In a similar incident, The Anchoress (some of her followers refer to her as "dear Anchoress") indirectly but unmistakably referred to political conservatives as "Ameridolators". I can't really accuse her of trashing conservatives outright. She doesn't do that. What she does do is imply and suggest that they suck and aren't good Catholics. When called out on this, she refused to define the term "Ameridolator", explaining only that she uses it as a "portmanteau" -- which means "large suitcase" in french. The Anchoress is more right than she knows. The term conveniently hides the left's hideous mischaracterizations of conservative thought in her musty "portmanteau", and sneaks them into the "large, wide, nuanced" brand of Patheos-brand catholicism. Of course, the portmanteau explanation clarified nothing, and things only got muddier. The Anchoress proceeded to make a bizarre distinction between "sacred" and "holy", stating "The constitution, for instance, is a 'sacred' document, but it's not holy." When I confessed that I didn't follow this line of reasoning, she …. yes! you guessed it! She shut down the thread. I believe she also stated that dealing with my comments made her "tired".

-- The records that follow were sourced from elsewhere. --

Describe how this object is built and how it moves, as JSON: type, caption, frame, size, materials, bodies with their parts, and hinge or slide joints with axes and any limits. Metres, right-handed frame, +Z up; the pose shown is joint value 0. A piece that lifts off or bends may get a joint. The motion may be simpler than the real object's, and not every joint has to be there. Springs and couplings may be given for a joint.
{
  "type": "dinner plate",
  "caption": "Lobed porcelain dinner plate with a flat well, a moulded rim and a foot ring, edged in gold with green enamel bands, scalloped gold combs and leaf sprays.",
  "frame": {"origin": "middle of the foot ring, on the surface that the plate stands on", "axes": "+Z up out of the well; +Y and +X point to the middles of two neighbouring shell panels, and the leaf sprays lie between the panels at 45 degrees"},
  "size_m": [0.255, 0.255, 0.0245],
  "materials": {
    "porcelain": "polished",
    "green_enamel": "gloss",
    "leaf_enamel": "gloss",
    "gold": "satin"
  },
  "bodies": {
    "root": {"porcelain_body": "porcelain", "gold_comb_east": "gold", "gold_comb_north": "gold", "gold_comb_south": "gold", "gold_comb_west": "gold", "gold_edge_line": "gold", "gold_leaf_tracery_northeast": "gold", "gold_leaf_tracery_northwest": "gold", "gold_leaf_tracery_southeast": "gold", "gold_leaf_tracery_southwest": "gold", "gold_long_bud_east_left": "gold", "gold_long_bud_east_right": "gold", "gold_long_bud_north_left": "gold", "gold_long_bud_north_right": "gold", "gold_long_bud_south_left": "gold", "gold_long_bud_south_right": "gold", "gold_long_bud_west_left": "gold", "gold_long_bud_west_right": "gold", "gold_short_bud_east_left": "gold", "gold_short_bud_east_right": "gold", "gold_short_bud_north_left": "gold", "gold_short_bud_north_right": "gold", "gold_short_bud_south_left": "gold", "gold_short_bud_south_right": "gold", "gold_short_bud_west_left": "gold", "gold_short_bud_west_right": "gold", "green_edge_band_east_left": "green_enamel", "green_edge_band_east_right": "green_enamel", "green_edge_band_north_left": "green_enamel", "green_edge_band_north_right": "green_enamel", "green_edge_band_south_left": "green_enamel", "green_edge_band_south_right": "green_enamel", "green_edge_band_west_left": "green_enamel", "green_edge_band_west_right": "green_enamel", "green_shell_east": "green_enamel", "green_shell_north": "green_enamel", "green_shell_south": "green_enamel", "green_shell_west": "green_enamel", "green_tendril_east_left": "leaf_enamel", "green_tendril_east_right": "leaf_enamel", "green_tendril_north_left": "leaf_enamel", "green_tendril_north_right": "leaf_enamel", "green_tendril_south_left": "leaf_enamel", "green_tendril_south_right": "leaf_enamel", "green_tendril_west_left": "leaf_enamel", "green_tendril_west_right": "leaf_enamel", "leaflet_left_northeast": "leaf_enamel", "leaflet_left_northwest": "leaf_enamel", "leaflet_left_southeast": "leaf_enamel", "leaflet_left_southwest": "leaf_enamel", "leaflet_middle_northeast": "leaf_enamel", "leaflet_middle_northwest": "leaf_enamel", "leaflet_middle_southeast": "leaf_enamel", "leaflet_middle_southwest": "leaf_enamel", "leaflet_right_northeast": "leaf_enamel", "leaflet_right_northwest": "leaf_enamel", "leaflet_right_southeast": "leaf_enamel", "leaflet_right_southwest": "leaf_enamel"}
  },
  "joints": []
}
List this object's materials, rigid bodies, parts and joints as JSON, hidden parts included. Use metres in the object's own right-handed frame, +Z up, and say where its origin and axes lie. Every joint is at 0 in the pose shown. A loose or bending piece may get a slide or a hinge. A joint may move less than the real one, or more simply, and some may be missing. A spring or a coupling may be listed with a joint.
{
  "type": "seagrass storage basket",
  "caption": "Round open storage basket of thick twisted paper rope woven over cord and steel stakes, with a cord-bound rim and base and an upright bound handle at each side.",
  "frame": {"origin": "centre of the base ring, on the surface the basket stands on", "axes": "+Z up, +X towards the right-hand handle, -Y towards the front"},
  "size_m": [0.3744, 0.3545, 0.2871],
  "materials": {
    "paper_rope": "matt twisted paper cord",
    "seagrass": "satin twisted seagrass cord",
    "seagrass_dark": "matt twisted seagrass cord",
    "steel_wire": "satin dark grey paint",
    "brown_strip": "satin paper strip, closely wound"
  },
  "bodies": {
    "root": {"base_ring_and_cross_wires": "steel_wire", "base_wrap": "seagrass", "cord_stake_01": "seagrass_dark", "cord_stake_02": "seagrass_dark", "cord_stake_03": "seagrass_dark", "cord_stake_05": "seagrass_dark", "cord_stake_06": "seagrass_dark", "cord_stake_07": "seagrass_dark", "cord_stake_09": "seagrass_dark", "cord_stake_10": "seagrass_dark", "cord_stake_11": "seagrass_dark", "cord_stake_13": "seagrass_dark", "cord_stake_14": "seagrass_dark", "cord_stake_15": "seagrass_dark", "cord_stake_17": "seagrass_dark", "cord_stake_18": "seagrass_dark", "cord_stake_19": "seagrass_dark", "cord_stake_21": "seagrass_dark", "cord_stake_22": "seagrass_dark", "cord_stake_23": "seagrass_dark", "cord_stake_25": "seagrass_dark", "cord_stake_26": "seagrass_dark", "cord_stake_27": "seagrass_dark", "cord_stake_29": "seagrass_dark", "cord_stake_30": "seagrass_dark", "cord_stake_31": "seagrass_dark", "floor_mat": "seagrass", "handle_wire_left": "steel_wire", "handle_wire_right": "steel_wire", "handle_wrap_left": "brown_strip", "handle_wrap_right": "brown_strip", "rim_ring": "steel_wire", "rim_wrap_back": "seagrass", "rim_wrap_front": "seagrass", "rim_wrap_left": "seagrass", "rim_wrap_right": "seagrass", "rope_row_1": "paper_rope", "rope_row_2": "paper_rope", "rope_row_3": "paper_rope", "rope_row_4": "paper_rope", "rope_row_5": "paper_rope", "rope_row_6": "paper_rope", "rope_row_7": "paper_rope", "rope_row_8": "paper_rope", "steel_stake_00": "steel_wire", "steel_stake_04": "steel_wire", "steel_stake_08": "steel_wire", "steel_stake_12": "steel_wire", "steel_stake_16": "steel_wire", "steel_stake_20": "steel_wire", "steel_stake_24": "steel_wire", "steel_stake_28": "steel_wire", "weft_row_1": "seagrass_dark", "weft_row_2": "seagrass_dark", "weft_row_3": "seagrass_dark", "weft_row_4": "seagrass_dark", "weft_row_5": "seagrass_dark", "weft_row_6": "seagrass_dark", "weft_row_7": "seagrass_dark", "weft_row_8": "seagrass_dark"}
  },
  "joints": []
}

So, Elizabeth "The Anchoress" Scalia really doesn't like conservatives, but either refuses to tell us why, or sneakily hides what she must know are irrational biases in her "portmanteau". One might think such intellectual bankruptcy unworthy of someone who regularly writes for the First Things website, as The Anchoress is apparently paid to do. Founding editor John Neuhaus was content to identify himself as a political conservative, and clearly believed his conservatism was totally congruent with his religious ideals. In fact, explaining this congruence was the reason he founded First Things, a publication whose stated purpose is "to advance a religiously informed public philosophy for the ordering of society." Therefore one has to wonder why the First Things website features someone like The Anchoress, who is not only unwilling to engage with politically conservative ideas, but brandishes her "large" "wide" "nuanced" religion as an all-purpose excuse to blow them off.